In the Grimm’s collection there is a tale about a witch named Frau Holle who entices young girls into her home to work for her. They clean house for her and shake out her featherbeds so that it snows feathers on the earth below. The song goes — "Im Himmel wohnt Frau Holle...." She rewards the good girls by covering them with gold leaves; evil girls she covers with pitch. Here Lilith has evolved into a witch, but remains decidedly demonic.
Golems
Among the most popular Jewish stories are the golem legends. People have always been fascinated with the idea of creating life from something inanimate, in effect duplicating God’s work. The golem stories are a Judaized version of this universal theme.
The Golem of Chelm, a 16th century story, features a lump of clay which responds much like Frankenstein does when it is given life. It goes on a wanton binge of destruction.
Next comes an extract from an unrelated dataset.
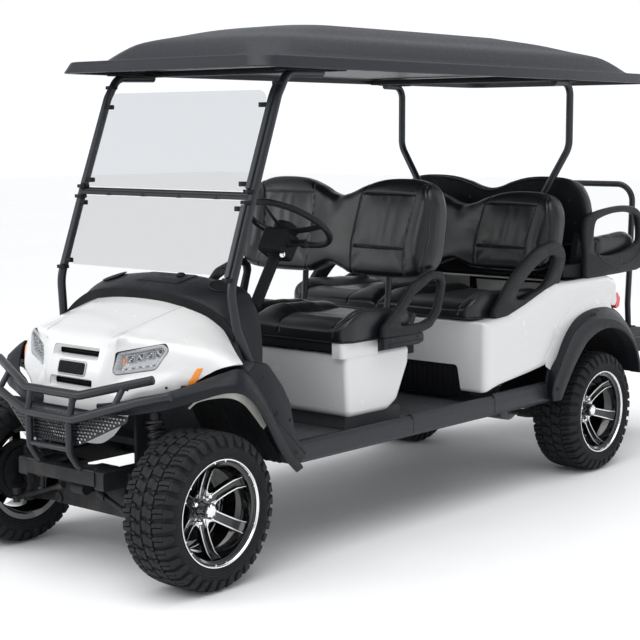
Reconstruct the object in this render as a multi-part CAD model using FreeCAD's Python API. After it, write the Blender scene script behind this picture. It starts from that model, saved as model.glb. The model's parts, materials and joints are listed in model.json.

A later version of this story, however, "The Golem of Prague," has a Jewish social conscience. The Prague golem, where unleashed, destroys only the gentile persecutors of the Jews.
But the golem goes too far, for the Jews decided that if it destroys all the gentiles of Prague there will be nobody left to light the Sabbath fires. But when Rabbi Yehuda Loew, the chief rabbi of Prague in the 16th century, sings "A Song of the Sabbath" the golem obediently ceases its bloody slaughter.
Thus the indiscriminate instinct of the golem to destroy is harnessed to serve Jewish purposes and the golem becomes a protector of persecuted Jews. Certain tales and legends may have an origin common to other cultures, but all folklore is adaptable to suit cultural circumstances.
Folk legends are far from being accidental in origin, Ausubel notes. Instead they are "a true record and mirror of the complicated historical and cultural experiences of a people."
The savior golem is but a distant relative of Mary Shelley’s Frankenstein. We find the analogy in other story figures. And so it is with many characters in Jewish folklore. They are universally known stock figures on the one hand, and uniquely Jewish figures, carefully adapted to Jewish circumstances on the other.